_EXERCISE AIM_
A precise retyping is required of every line from the one containing "bpy.context.view_layer.update()" down to the one containing "mesh in shown))", both included, and of no other line.

Extracted records:
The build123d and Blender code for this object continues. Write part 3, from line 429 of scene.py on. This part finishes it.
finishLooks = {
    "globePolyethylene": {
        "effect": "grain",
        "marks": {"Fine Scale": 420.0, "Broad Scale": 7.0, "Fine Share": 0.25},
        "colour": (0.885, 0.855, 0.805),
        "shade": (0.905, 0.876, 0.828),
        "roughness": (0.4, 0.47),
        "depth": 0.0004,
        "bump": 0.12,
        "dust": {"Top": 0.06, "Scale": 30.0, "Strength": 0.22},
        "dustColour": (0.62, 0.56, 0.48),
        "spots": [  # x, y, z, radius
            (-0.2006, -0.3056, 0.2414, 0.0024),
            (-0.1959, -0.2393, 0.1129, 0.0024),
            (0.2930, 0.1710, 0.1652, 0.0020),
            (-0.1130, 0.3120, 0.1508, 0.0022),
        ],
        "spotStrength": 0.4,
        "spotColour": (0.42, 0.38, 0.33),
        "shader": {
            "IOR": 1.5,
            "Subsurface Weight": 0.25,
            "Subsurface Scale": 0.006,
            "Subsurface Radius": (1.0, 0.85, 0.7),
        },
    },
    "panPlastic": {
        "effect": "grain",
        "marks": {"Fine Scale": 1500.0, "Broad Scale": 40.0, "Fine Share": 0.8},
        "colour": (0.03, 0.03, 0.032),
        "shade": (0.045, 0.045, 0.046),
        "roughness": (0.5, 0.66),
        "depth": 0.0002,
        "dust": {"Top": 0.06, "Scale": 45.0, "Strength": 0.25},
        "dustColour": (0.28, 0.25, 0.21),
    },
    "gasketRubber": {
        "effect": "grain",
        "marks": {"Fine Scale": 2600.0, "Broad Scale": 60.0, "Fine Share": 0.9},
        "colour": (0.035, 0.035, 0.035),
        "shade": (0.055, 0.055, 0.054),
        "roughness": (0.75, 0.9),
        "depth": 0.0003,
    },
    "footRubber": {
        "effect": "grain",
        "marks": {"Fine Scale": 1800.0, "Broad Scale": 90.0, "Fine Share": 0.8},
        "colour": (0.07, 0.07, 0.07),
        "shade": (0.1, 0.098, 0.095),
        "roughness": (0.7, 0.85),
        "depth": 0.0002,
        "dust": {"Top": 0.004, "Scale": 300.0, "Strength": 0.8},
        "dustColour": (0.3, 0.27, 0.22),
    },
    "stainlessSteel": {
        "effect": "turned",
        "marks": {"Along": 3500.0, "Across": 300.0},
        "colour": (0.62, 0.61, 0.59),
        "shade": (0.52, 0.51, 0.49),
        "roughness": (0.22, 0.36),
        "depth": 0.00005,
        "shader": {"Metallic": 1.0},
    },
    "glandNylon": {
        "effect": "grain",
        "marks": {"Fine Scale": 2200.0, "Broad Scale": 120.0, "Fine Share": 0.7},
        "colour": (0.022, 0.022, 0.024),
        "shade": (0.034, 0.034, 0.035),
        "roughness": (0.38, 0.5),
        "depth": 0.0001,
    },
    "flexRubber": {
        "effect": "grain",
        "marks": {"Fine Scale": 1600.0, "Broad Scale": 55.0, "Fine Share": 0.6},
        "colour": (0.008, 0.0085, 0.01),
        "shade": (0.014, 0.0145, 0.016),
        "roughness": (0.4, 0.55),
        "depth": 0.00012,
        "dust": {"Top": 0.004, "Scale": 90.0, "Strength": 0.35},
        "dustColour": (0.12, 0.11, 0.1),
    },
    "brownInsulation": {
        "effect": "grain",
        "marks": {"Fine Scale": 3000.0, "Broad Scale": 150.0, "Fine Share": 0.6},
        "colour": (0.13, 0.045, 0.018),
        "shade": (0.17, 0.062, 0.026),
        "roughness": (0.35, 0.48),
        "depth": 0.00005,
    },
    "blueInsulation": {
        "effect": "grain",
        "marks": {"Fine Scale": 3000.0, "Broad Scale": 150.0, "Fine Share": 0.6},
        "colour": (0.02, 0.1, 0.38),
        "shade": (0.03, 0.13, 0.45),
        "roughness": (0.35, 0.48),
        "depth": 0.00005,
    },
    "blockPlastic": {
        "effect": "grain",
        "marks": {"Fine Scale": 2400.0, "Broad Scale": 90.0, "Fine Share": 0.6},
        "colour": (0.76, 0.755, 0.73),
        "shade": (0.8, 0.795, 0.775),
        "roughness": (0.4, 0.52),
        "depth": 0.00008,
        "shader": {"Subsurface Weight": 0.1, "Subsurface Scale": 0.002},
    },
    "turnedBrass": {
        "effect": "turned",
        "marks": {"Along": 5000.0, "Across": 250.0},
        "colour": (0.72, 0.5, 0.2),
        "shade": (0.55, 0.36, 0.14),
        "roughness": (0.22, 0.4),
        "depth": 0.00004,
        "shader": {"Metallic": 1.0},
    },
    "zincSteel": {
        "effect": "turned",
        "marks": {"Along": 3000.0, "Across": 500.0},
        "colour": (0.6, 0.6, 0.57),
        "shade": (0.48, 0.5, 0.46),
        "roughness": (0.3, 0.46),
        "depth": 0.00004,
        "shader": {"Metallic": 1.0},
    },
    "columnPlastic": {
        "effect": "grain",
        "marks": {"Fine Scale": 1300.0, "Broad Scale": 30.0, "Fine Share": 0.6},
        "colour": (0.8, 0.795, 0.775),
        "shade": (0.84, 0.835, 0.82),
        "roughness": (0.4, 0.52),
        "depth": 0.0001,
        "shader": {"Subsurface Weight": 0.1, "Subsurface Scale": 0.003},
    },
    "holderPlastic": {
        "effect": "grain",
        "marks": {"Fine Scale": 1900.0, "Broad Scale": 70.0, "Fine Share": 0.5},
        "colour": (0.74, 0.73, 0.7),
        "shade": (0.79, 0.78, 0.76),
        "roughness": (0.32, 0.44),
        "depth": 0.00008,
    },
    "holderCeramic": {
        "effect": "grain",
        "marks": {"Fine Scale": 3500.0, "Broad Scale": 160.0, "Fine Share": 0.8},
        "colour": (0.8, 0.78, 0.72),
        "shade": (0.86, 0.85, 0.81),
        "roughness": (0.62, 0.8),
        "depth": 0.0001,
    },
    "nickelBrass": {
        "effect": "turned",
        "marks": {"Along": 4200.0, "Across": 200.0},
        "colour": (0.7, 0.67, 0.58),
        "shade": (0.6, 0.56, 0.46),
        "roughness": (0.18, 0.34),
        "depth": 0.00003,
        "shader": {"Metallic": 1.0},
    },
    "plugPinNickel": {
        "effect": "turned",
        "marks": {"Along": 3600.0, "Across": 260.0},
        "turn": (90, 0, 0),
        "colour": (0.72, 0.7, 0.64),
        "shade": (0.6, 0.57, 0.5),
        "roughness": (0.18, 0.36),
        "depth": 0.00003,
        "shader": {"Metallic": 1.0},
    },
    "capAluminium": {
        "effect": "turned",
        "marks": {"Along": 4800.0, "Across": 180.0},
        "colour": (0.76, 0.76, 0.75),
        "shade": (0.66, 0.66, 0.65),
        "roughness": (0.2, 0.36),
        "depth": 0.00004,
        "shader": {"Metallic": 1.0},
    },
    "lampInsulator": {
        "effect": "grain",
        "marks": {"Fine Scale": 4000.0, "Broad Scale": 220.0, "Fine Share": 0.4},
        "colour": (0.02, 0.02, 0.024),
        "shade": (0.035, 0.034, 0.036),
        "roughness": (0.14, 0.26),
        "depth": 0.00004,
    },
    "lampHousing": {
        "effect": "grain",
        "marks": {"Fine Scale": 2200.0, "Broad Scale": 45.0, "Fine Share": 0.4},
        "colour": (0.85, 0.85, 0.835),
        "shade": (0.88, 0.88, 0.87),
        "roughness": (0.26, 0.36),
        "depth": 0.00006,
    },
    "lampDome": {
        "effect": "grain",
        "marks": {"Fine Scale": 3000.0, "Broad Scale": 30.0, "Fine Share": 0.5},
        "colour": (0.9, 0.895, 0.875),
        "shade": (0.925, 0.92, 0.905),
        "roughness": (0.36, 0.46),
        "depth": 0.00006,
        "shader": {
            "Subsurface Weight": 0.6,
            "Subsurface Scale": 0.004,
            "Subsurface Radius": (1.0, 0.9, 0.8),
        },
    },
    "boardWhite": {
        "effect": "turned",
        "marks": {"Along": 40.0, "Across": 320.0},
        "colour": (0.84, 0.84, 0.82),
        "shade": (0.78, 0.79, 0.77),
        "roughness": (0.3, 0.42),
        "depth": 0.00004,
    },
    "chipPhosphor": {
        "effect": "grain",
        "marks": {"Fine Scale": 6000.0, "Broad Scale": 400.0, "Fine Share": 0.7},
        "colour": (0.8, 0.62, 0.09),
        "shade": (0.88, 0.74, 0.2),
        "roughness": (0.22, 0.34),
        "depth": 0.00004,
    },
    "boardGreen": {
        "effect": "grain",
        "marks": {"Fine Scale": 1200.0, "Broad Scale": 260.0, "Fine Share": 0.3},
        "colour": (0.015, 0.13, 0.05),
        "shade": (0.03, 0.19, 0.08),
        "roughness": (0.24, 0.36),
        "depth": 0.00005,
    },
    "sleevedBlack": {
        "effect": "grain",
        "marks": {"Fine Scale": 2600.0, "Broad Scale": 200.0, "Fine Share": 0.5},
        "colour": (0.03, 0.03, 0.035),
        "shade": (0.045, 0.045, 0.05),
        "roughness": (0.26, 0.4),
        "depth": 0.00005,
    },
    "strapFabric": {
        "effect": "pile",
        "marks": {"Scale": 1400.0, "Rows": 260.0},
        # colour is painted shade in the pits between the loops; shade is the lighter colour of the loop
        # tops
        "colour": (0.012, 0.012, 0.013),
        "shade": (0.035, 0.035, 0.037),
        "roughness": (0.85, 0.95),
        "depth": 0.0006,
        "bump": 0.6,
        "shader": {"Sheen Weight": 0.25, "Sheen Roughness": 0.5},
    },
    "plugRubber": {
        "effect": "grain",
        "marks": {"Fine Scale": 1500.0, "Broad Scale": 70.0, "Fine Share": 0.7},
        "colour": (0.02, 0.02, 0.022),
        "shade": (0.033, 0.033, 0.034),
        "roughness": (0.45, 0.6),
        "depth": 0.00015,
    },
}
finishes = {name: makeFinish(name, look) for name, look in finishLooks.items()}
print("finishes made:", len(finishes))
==
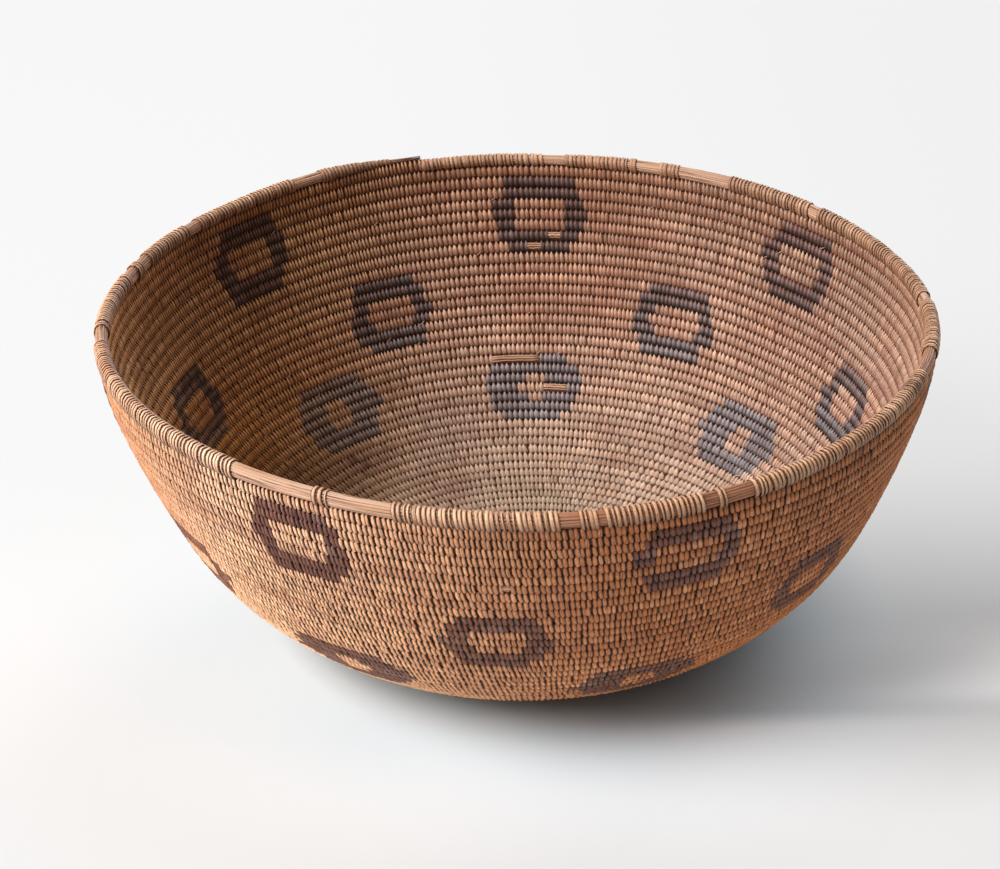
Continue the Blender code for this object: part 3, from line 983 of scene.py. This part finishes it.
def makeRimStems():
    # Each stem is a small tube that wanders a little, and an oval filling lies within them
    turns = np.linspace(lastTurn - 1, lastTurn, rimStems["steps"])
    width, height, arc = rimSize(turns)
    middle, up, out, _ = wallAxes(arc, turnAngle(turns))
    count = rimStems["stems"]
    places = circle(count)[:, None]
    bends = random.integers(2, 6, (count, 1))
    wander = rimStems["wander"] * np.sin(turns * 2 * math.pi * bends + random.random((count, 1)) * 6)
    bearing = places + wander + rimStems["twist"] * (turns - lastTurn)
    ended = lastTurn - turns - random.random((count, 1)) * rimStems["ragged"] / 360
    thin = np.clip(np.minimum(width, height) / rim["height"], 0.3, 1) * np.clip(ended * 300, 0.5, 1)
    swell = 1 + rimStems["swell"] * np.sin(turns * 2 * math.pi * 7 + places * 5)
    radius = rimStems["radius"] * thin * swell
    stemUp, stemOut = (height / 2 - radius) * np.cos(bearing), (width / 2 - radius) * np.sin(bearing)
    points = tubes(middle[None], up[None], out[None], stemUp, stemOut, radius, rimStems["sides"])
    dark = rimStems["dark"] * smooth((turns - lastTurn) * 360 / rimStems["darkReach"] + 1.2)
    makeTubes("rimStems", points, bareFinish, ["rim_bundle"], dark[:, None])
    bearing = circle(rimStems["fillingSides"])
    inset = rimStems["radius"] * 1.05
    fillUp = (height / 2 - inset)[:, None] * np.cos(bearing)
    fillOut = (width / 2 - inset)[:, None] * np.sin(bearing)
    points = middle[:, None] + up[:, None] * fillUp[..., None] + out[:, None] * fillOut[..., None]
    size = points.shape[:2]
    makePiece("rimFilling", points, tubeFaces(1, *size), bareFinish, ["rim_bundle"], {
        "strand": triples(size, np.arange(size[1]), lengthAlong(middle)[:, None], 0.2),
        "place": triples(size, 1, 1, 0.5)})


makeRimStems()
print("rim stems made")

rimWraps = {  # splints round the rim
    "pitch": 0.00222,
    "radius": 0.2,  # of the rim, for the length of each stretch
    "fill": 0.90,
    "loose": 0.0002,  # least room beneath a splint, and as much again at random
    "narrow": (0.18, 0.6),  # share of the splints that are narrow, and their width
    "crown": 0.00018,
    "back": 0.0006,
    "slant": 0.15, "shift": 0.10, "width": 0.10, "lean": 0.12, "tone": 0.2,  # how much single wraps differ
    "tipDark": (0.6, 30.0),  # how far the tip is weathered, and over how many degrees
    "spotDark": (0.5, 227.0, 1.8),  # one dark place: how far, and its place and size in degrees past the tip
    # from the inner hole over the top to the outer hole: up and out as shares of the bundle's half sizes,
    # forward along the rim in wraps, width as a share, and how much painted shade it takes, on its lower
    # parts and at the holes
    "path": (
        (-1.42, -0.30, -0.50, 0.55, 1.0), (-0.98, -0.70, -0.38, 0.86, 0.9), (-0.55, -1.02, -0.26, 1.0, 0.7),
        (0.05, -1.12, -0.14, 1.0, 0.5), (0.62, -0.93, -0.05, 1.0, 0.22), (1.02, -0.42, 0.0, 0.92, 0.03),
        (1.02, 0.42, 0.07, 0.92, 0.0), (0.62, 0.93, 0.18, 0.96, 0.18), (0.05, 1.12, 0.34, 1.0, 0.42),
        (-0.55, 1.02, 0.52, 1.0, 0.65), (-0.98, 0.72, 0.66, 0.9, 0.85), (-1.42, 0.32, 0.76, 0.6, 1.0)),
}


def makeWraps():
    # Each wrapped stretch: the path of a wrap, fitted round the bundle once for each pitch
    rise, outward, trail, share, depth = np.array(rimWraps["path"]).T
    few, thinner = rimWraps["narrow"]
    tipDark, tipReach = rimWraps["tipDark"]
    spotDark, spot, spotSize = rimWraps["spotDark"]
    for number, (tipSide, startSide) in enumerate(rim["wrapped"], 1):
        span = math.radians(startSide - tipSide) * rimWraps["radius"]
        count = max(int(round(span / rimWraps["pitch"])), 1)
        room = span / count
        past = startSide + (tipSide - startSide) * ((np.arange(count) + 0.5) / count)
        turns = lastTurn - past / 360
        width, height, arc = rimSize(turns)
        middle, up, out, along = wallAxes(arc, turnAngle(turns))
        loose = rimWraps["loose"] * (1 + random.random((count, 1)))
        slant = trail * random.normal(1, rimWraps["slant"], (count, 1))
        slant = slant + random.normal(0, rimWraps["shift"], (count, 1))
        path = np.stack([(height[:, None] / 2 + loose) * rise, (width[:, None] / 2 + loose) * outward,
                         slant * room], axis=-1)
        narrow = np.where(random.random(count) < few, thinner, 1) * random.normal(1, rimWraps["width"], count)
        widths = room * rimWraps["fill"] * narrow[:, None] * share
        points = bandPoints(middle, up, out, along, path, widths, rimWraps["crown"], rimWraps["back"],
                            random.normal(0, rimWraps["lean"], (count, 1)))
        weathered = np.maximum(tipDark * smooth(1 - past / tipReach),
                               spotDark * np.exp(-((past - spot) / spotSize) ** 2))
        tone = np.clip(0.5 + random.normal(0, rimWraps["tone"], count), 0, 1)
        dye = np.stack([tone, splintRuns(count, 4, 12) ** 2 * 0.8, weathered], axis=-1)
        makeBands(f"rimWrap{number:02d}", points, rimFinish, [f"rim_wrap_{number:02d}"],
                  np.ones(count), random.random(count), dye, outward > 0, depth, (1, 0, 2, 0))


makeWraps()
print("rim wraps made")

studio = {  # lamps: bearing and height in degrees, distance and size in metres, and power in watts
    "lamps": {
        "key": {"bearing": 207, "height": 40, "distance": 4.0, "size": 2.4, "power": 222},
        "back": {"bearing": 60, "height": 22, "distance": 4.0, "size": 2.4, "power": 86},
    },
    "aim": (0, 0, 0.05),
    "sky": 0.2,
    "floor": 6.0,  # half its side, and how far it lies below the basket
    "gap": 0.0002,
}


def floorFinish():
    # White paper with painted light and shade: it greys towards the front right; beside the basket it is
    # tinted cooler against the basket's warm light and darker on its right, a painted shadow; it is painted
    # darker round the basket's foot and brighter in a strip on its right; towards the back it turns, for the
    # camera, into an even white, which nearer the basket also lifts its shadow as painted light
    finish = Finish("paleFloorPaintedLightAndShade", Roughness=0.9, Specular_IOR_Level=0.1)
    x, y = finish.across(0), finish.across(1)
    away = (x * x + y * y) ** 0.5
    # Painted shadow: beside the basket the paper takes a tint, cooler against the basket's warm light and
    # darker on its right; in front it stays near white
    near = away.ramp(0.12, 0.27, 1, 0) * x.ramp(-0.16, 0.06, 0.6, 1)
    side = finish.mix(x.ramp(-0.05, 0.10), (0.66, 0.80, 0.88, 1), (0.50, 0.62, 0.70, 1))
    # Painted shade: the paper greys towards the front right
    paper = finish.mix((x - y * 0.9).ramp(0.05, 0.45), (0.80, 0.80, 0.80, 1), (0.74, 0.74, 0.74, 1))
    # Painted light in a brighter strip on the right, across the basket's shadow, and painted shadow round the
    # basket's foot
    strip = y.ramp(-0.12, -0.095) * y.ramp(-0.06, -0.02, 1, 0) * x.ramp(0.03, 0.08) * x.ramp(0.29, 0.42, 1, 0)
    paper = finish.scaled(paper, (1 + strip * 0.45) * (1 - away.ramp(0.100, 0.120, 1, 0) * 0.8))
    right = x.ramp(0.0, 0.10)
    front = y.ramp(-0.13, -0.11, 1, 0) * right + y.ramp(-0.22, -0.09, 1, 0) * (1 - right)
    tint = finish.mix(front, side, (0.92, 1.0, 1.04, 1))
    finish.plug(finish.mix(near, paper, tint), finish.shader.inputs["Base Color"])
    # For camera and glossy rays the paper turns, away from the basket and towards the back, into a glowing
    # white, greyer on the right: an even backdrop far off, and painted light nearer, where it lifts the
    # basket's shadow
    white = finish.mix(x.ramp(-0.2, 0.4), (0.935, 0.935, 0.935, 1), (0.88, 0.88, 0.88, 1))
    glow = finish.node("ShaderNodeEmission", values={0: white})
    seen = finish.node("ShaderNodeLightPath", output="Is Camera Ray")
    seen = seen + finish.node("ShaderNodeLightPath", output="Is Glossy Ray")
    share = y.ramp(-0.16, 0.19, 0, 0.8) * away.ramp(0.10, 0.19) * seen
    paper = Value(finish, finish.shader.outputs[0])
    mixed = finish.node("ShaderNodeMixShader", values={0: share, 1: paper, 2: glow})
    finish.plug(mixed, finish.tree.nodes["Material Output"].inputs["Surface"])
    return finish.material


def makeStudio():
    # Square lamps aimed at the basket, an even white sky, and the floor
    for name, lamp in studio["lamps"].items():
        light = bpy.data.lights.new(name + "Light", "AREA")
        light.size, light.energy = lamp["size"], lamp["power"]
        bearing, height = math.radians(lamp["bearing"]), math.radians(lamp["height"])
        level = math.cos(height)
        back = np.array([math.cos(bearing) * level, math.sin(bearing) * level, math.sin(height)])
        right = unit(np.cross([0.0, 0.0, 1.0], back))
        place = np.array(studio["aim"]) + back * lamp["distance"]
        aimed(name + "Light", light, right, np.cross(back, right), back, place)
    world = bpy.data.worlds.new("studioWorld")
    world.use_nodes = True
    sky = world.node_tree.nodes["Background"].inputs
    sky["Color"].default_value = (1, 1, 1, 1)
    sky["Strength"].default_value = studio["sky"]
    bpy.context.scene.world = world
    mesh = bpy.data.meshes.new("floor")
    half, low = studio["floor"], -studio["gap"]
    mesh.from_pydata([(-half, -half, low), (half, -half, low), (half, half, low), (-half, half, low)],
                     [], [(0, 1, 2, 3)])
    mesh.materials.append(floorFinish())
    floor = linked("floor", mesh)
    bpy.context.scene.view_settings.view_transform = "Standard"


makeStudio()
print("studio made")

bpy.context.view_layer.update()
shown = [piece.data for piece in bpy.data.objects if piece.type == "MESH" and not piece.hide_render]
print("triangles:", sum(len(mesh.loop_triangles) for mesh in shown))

_FINISHED ANSWER_
bpy.context.view_layer.update()
shown = [piece.data for piece in bpy.data.objects if piece.type == "MESH" and not piece.hide_render]
print("triangles:", sum(len(mesh.loop_triangles) for mesh in shown))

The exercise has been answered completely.